The cheapest activity ($5-10/month online program) often delivers zero value because nobody uses it. The most expensive activity ($100/month music lessons) delivers huge value if the kid is motivated.
Cost matters. But engagement matters more. Pay for what your kid will actually do, not what looks good on a resume.
Frequently Asked Questions
What’s the average cost per hour for kids’ activities?
Recreational sports: $10-15/hour. Competitive sports: $20-40/hour. Private music lessons: $25-60/hour. Group tutoring: $15-25/hour. Online programs: $5-20/hour. Most parents spend $100-$300/month per child on activities.
How long should a kid stick with an activity?
Most experts recommend giving an activity 3-6 months before quitting. This allows time for initial discomfort to pass and genuine interest (or lack thereof) to emerge. Activities that last 1-2 years show better skill development and confidence.
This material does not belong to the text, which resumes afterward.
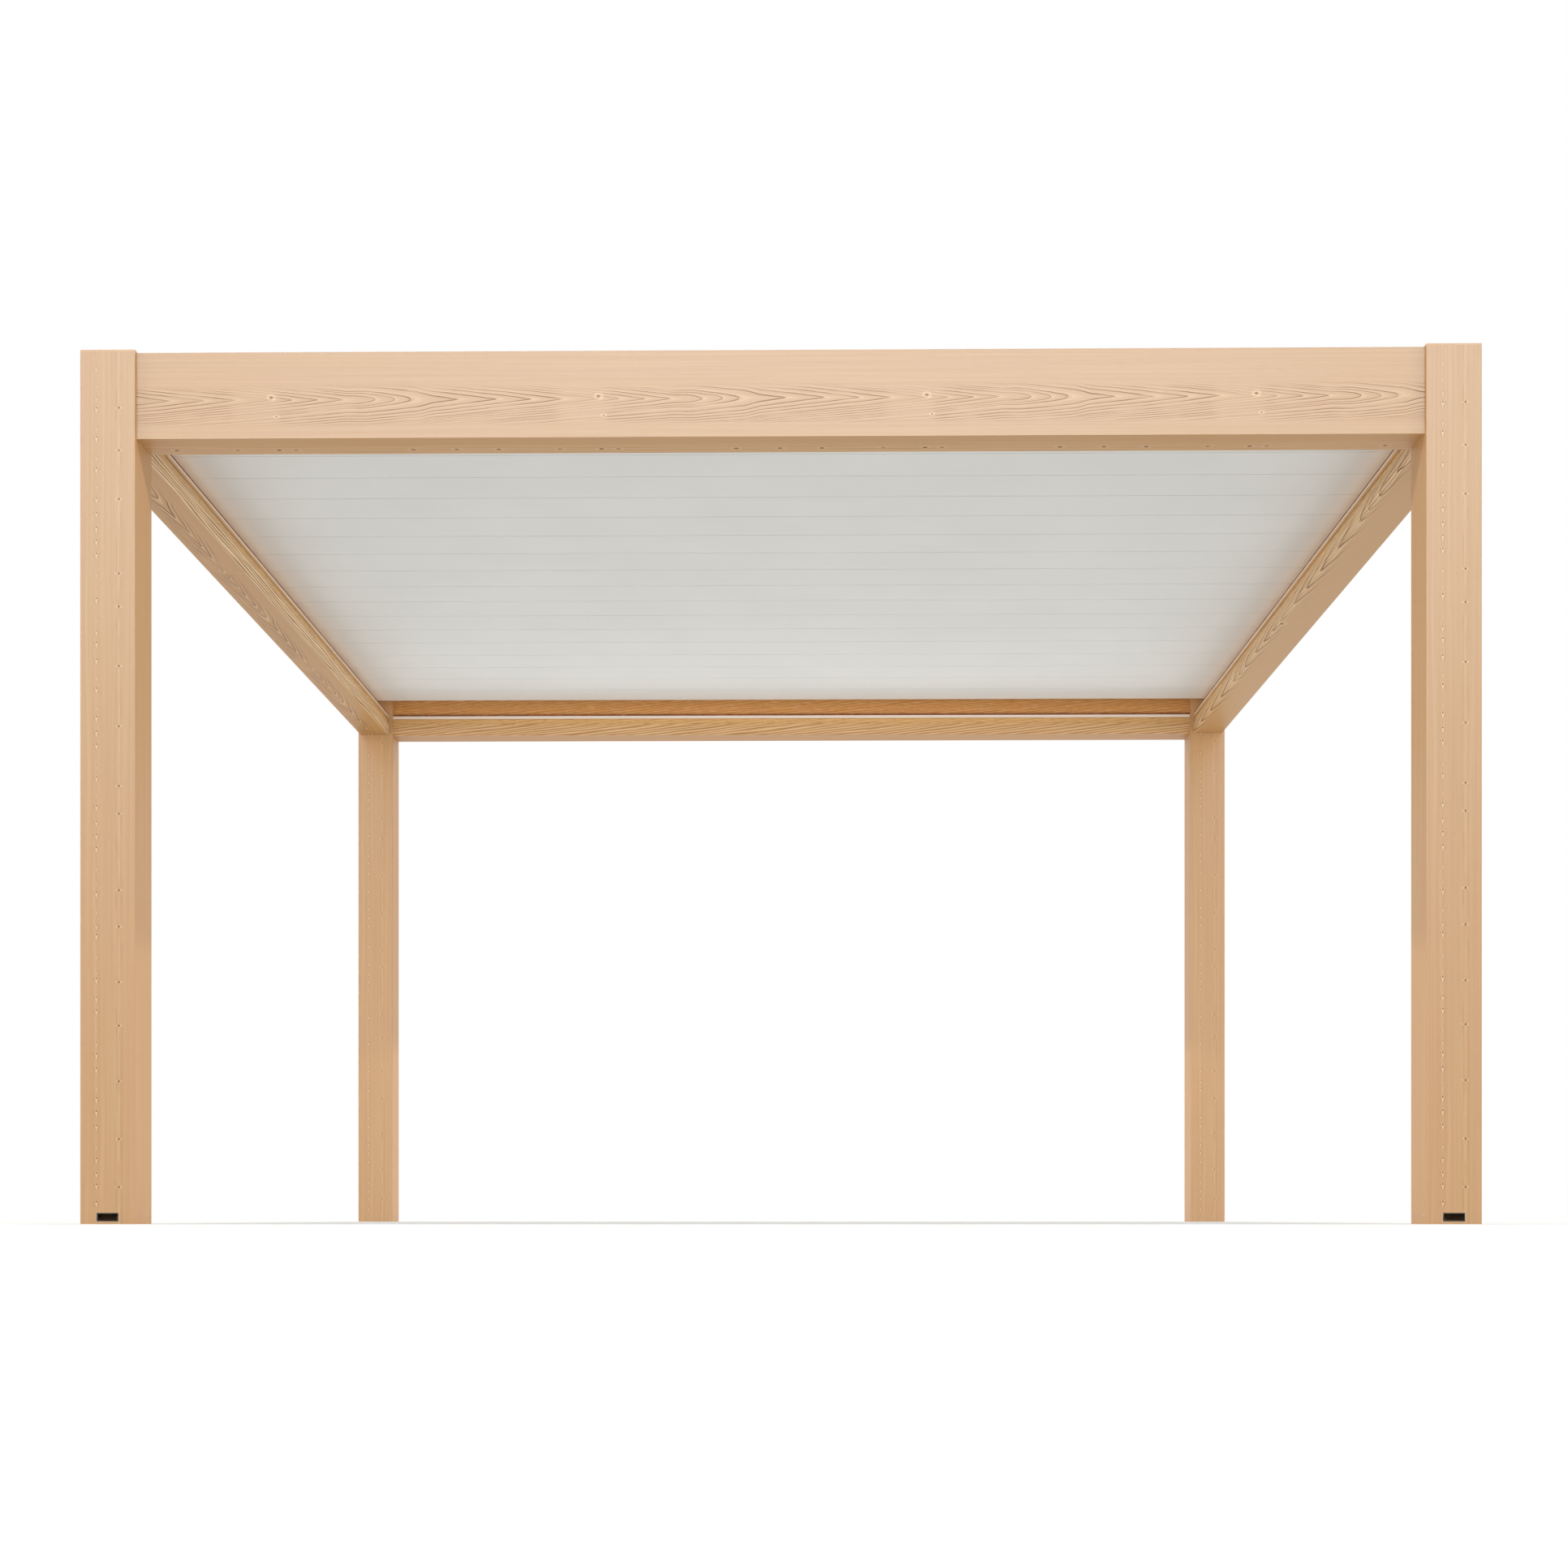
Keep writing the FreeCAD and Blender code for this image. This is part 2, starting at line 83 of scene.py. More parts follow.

Which activities have the longest engagement window?
Music and sports have the longest multi-year engagement when kids enjoy them (ages 6-18+). Tutoring and academic enrichment are typically shorter-term (1-2 years) and tied to specific academic gaps. Online programs vary widely in engagement.
Do private lessons give better ROI than group classes?
Private lessons cost 2-3x more than group classes, but results come 2-3x faster for motivated students. For kids who are self-motivated, private lessons ROI is strong. For kids who need group energy and socialization, group classes are better value per dollar.
Is it better to pick one activity or encourage multiple?
One deep activity (music, competitive sport) builds skill and identity. Multiple activities build exploration and social connection but dilute depth. Most families do best with one ‘deep’ activity (music or sport) and one ‘exploration’ activity (art, coding, club sport).